Consideration of Other Constituencies

Nevada law specifically provides that the directors of a corporation may, in exercising their powers with a view to the interests of the corporation, consider the interests of employees, suppliers, creditors and customers of the corporation, the economy of the state and the nation, the interests of the community and of society and the long-term and short-term interests of the corporation and its stockholders in considering whether to resist a change or potential change in control of the corporation and determining that a potential change is opposed to or not in the best interest of the corporation.

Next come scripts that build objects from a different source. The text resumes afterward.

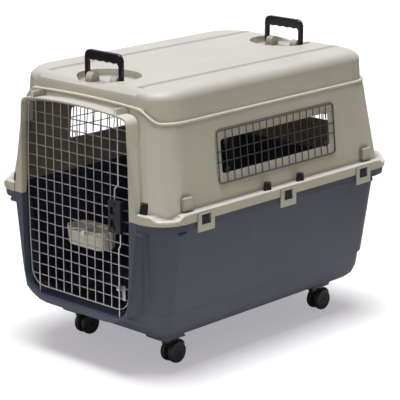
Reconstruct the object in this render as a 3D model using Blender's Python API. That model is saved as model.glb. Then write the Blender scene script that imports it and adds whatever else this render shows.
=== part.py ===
# Rolling dog travel crate: a moulded tub and lid joined at a flange, a wire door with a
# two-rod latch, wire windows, two folding roof handles and four twin-wheel castors.
# Metres, +Z up, front (door) at -Y, origin on the floor under the middle of the crate.

import math

import bmesh
import bpy
from mathutils import Matrix, Vector

# Clearances between pieces that touch
GAP = 0.0003
RUN = 0.0004

# Main body
FLANGE_WIDTH = 0.540
FLANGE_LENGTH = 0.780
FLANGE_CORNER = 0.070
WALL = 0.004
WHEEL_DIAMETER = 0.050
CASTOR_HEADROOM = 0.016
PAD_HEIGHT = 0.016
TUB_HEIGHT = 0.2773
LID_WALL_HEIGHT = 0.2037
CROWN_HEIGHT = 0.0675

# Lid
LID_SIDE_LEDGE = 0.022
LID_END_LEDGE = 0.0106
LID_SIDE_DRAFT = math.radians(5.5)
LID_END_DRAFT = math.radians(6.6)
LID_CORNER = 0.060
LID_CORNER_GROWTH = 0.018
RIDGE_STEP = 0.005
CROWN_RADIUS = 0.022
CROWN_INSET = 0.002
CROWN_END_STRETCH = 1.6
FLANGE_PLATE = 0.0095
FLANGE_BAND = 0.0095
ARCH_RISE = 0.033
ROOF_WALL = 0.0078
GROOVE_INSET = 0.086
GROOVE_DEPTH = 0.004
GROOVE_WIDTH = 0.009
GROOVE_END = 0.029
GROOVE_RUN_OUT = 0.010
BOSS_WIDTH = 0.028
BOSS_HEIGHT = 0.027
BOSS_STAND = 0.007
BOSS_END_INSET = 0.093

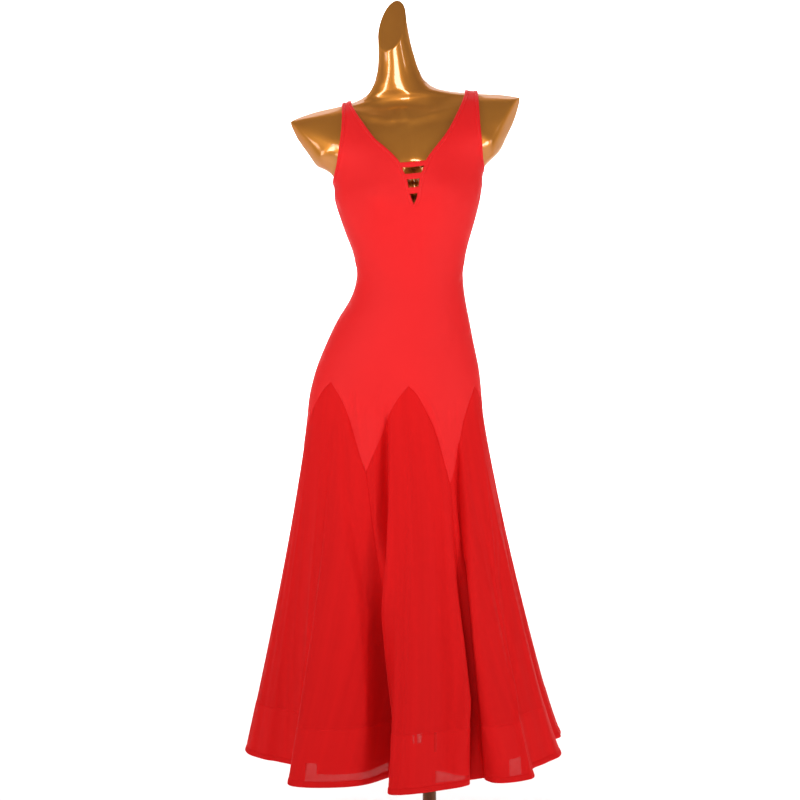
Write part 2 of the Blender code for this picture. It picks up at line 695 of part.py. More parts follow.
def neck_bar(name, turn, height, gap):
    """Narrow jersey bar across the neck slot, flush with the panel and cut to its edges."""
    rise = height / 2 / np.linalg.norm(yoke_point(0.0, turn + 0.05) - yoke_point(0.0, turn - 0.05))
    rows = []
    for t in np.linspace(turn - rise * 0.1, turn + rise * 0.1, 3):
        ends = [mirror_edge(NECK, t, side) - side * gap for side in (-1, 1)]
        rows.append(upper_row(np.linspace(*ends, 7), t))
    points = np.concatenate([row[0] for row in rows])
    normals = np.concatenate([row[1] for row in rows])
    return wall(name, points, normals, grid_quads(3, 7), JERSEY)


# ---- skirt ----------------------------------------------------------------------------------------
GODET_SHARES = (0.0, 0.1, 0.22, 0.36, 0.51, 0.67, 0.83, 1.0)
BAND_SHARES = (0.0, 0.5, 1.0)


def skirt_panel(name, row, tops, bottoms, shares, slot, thickness):
    """One cut piece of the skirt between two long seams."""
    columns = godet_columns(row)
    points = []
    normals = []
    for share in reversed(shares):
        heights = tops + (bottoms - tops) * share
        line = garment_point(columns, heights)
        line[:1] = pull_apart(line[:1], columns[:1], heights[:1], -1)
        line[-1:] = pull_apart(line[-1:], columns[-1:], heights[-1:], 1)
        points.append(line)
        normals.append(garment_normal(columns, heights))
    quads = grid_quads(len(shares), len(columns))
    return wall(name, np.concatenate(points), np.concatenate(normals), quads, slot, thickness)


def skirt():
    band_top = HEM_HEIGHT + BAND_HEIGHT
    edge_top = HEM_HEIGHT + EDGE_HEIGHT
    half = SEAM_GAP / 2
    for row in GODETS:
        columns = godet_columns(row)
        arch = arch_height(columns) - arch_gap(columns)
        level = np.ones(len(columns))
        skirt_panel("godet_" + row[0], row, arch, level * (band_top + half), GODET_SHARES,
                    GEORGETTE, CLOTH)
        skirt_panel("hem_band_" + row[0], row, level * (band_top - half),
                    level * (edge_top + half), BAND_SHARES, GEORGETTE, BAND_CLOTH)
    columns = hip_columns(GODETS[0][1], GODETS[0][1] + 359.99)
    points = []
    normals = []
    for height in (HEM_HEIGHT, edge_top - half):
        points.append(garment_point(columns, height))
        normals.append(garment_normal(columns, height))
    quads = grid_quads(2, len(columns), closed=True)
    wall("hem_edge", np.concatenate(points), np.concatenate(normals), quads, GEORGETTE, BAND_CLOTH)


# ---- dress form and stand --------------------------------------------------------------------------
FORM_COLUMNS = 32
FORM_HEIGHTS = (0.745, 0.783, 0.823, 0.863, 0.900, 0.935, 0.965, 0.995, 1.020, 1.045, 1.073,
                1.101, 1.129, 1.157, 1.185, 1.211, 1.235, 1.257, 1.275, 1.290, 1.305,
                1.321, 1.338, 1.355, 1.372, 1.387, 1.399, 1.408, 1.415, 1.421, 1.428,
                1.437, 1.450, 1.470, 1.505, 1.565, 1.645)
# lowest point of the cut, direction that the cut face looks in
FORM_CUTS = (
    ("cutter_left", (-0.1400, 0.0, 1.285), (-0.800, -0.150, -0.580)),
    ("cutter_right", (0.1640, 0.0, 1.307), (0.910, -0.120, -0.390)),
    ("cutter_neck", (-0.0400, -0.050, 1.489), (-0.220, -0.790, 0.570)),
)
CUTTER_SIZE = 0.40


def cutter(name, foot, outward):
    """Block with one face on the cut, standing on the cut's lowest point."""
    made = bpy.data.objects.new(name, bpy.data.meshes.new(name))
    cutters.objects.link(made)
    shape = bmesh.new()
    bmesh.ops.create_cube(shape, size=CUTTER_SIZE)
    out = Vector(outward).normalized()
    rise = (Vector((0, 0, 1)) - out * out.z).normalized()
    across = out.cross(rise)
    turn = Matrix((across, out, rise)).transposed().to_4x4()
    place = Vector(foot) + (out + rise) * CUTTER_SIZE / 2
    bmesh.ops.transform(shape, matrix=Matrix.Translation(place) @ turn, verts=shape.verts)
    shape.to_mesh(made.data)
    shape.free()
    made.hide_render = True
    made.display_type = "WIRE"
    return made


def form_torso():
    """Limbless dress form: torso rings, shoulders and neck cut off flat."""
    turns = np.linspace(0, 360, FORM_COLUMNS, endpoint=False)
    rings = []
    for height in FORM_HEIGHTS:
        ring = ring_point(turns, np.full(turns.shape, height))
        rings.append(ring - torso_normal(ring) * FORM_GAP)
    rings[0][:, 2] = FORM_BOTTOM
    points = np.concatenate(rings)
    faces = grid_quads(len(rings), FORM_COLUMNS, closed=True)
    faces.append(tuple(reversed(range(FORM_COLUMNS))))
    last = (len(rings) - 1) * FORM_COLUMNS
    faces.append(tuple(range(last, last + FORM_COLUMNS)))
    made = add_object("form_torso", points, faces, GOLD)
    for name, foot, outward in FORM_CUTS:
        cut = made.modifiers.new(name, "BOOLEAN")
        cut.operation = "DIFFERENCE"
        cut.object = cutter(name, foot, outward)
    return made


def turned(name, radius, low, high, bevel, slot, sides=32):
    """Round stand part between two heights, its rims bevelled."""
    bpy.ops.mesh.primitive_cylinder_add(vertices=sides, radius=radius, depth=high - low,
                                        location=(POLE_X, POLE_Y, (low + high) / 2))
    made = bpy.context.object
    made.name = name
    made.data.name = name
    for other in list(made.users_collection):
        other.objects.unlink(made)
    dress.objects.link(made)
    made.data.materials.append(slot)
    if bevel:
        rounding = made.modifiers.new("rim", "BEVEL")
        rounding.width = bevel
        rounding.segments = 2
        rounding.limit_method = "ANGLE"
    made.data.shade_smooth()
    made.data.set_sharp_from_angle(angle=math.radians(50))
    return made


def stand():
    flange_low = FORM_BOTTOM - SEAM_GAP - FLANGE_THICK
    collar_high = BASE_THICK + SEAM_GAP + COLLAR_HEIGHT
    turned("stand_base", BASE_RADIUS, 0.0, BASE_THICK, 0.003, BRONZE, 48)
    turned("stand_collar", COLLAR_RADIUS, BASE_THICK + SEAM_GAP, collar_high, 0.002, BRONZE)
    turned("stand_pole", POLE_RADIUS, collar_high + SEAM_GAP, flange_low - SEAM_GAP, 0.0, BRONZE,
           24)
    turned("stand_flange", FLANGE_RADIUS, flange_low, FORM_BOTTOM - SEAM_GAP, 0.001, BRONZE)


# ---- build --------------------------------------------------------------------------------------------
bodice_front()
bodice_back()
binding("neck_binding", neck_path())
binding("armhole_binding_left", armhole_path(-1))
binding("armhole_binding_right", armhole_path(1))
for bar in BARS:
    neck_bar(*bar)
skirt()
form_torso()
stand()
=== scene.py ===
import math

import bmesh
import bpy
import numpy as np
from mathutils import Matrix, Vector


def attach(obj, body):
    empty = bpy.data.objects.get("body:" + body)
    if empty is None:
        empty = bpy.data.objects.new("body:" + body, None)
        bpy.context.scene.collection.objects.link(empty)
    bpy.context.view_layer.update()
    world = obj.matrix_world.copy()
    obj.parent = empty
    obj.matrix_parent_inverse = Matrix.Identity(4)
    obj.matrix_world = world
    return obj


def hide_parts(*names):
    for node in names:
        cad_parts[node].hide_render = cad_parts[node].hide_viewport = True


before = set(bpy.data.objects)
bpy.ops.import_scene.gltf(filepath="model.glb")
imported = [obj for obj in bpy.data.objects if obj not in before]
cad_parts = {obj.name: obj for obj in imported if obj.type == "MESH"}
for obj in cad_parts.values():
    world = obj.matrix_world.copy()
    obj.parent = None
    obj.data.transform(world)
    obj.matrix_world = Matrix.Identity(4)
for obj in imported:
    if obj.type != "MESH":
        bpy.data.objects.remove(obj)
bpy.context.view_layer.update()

# A red ballroom dance dress on a gold dress form. Metres, +Z up, the front faces -Y.
# Every cloth piece is cut from one garment surface: rings round the torso down to the hip,
# and below it straight lines that open into the flutes of the hem.

bpy.ops.object.select_all(action="DESELECT")
bpy.context.scene.view_settings.view_transform = "Standard"


# arithmetic on shader sockets, and one class for a material

class Wire:  # a socket with arithmetic: an expression on wires adds its Math nodes
    def __init__(self, paint, socket):
        self.paint = paint
        self.socket = socket

    def calc(self, operation, *terms):
        return self.paint.make("Math", {"operation": operation}, dict(enumerate(terms)))

    def __add__(self, other):
        return self.calc("ADD", self, other)

    def __radd__(self, other):
        return self.calc("ADD", other, self)

    def __sub__(self, other):
        return self.calc("SUBTRACT", self, other)

    def __rsub__(self, other):
        return self.calc("SUBTRACT", other, self)

    def __mul__(self, other):
        return self.calc("MULTIPLY", self, other)

    def __rmul__(self, other):
        return self.calc("MULTIPLY", other, self)

    def __truediv__(self, other):
        return self.calc("DIVIDE", self, other)

    def sine(self):
        return self.calc("SINE", self)

    def over(self, edge):
        return self.calc("GREATER_THAN", self, edge)

    def under(self, edge):
        return self.calc("LESS_THAN", self, edge)

    def ramp(self, low, high, start=0.0, end=1.0):
        return self.paint.make("MapRange", {"clamp": True},
                               {0: self, 1: low, 2: high, 3: start, 4: end})


# the name of a plain value in a look, and the socket of the shader that it goes to
plainSockets = {
    "metallic": "Metallic", "roughness": "Roughness", "gloss": "Specular IOR Level",
    "edge": "Specular Tint", "sheen": "Sheen Weight", "sheenSoft": "Sheen Roughness",
    "sheenTint": "Sheen Tint", "coatRoughness": "Coat Roughness", "coatIndex": "Coat IOR",
}


class Paint:  # one material and its nodes
    def __init__(self, name):
        self.material = bpy.data.materials.new(name)
        self.material.use_nodes = True
        self.tree = self.material.node_tree
        self.tree.nodes.clear()

    def make(self, kind, settings=None, sockets=None, out=0):
        node = self.tree.nodes.new("ShaderNode" + kind)
        for key, value in (settings or {}).items():
            setattr(node, key, value)
        for key, value in (sockets or {}).items():
            if isinstance(value, Wire):
                self.tree.links.new(value.socket, node.inputs[key])
            else:
                node.inputs[key].default_value = value
        return Wire(self, node.outputs[out] if node.outputs else None)

    def tint(self, factor, first, second):  # colours go through Mix
        return self.make("Mix", {"data_type": "RGBA"}, {0: factor, 6: first, 7: second}, out=2)

    def place(self):
        return self.make("TexCoord", out=3)

    def grain(self, where, scale, detail=3.0, stretch=(1, 1, 1)):
        spot = self.make("Mapping", None, {"Vector": where, "Scale": stretch})
        return self.make("TexNoise", None, {"Vector": spot, "Scale": scale, "Detail": detail})

    def apart(self, where):
        parts = self.make("SeparateXYZ", None, {0: where}).socket.node
        return [Wire(self, parts.outputs[i]) for i in range(3)]

    def bump(self, height, strength, distance):
        return self.make("Bump", None, {"Strength": strength, "Distance": distance,
                                        "Height": height})

    def cover(self, look, sockets):  # the main shader: plain values of the look, then wires
        plain = {plainSockets[key]: value for key, value in look.items() if key in plainSockets}
        return self.make("BsdfPrincipled", None, {**plain, **sockets})

    def finish(self, surface):
        self.make("OutputMaterial", None, {"Surface": surface})
        return self.material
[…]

Articles of Incorporation Provisions

Under Nevada law, directors have the right to sell, lease or exchange all of the property and assets of the Company, when authorized by the affirmative vote of the holders of at least a majority of the voting power.  The Company’s articles of incorporation, as amended, provide that directors may dispose of all the property of the Company when authorized by the affirmative vote of the holders of sixty percent (60%) of the issued and outstanding capital stock.

Preferred Stock

Our board of directors is authorized, subject to limitations imposed by Nevada law, to issue up to a total of 5,000,000 shares of preferred stock in one or more series, without stockholder approval.  Our board is authorized to establish from time to time the number of shares to be included in each series of preferred stock, and to fix the rights, preferences and privileges of the shares of each series of preferred stock and any of its qualifications, limitations or restrictions.



The foregoing description of our common stock and the material provisions of our amended and restated articles of incorporation, and our amended and restated bylaws are only summaries and we encourage you to review complete copies of our amended and restated articles of incorporation and bylaws, which we have previously filed with the SEC.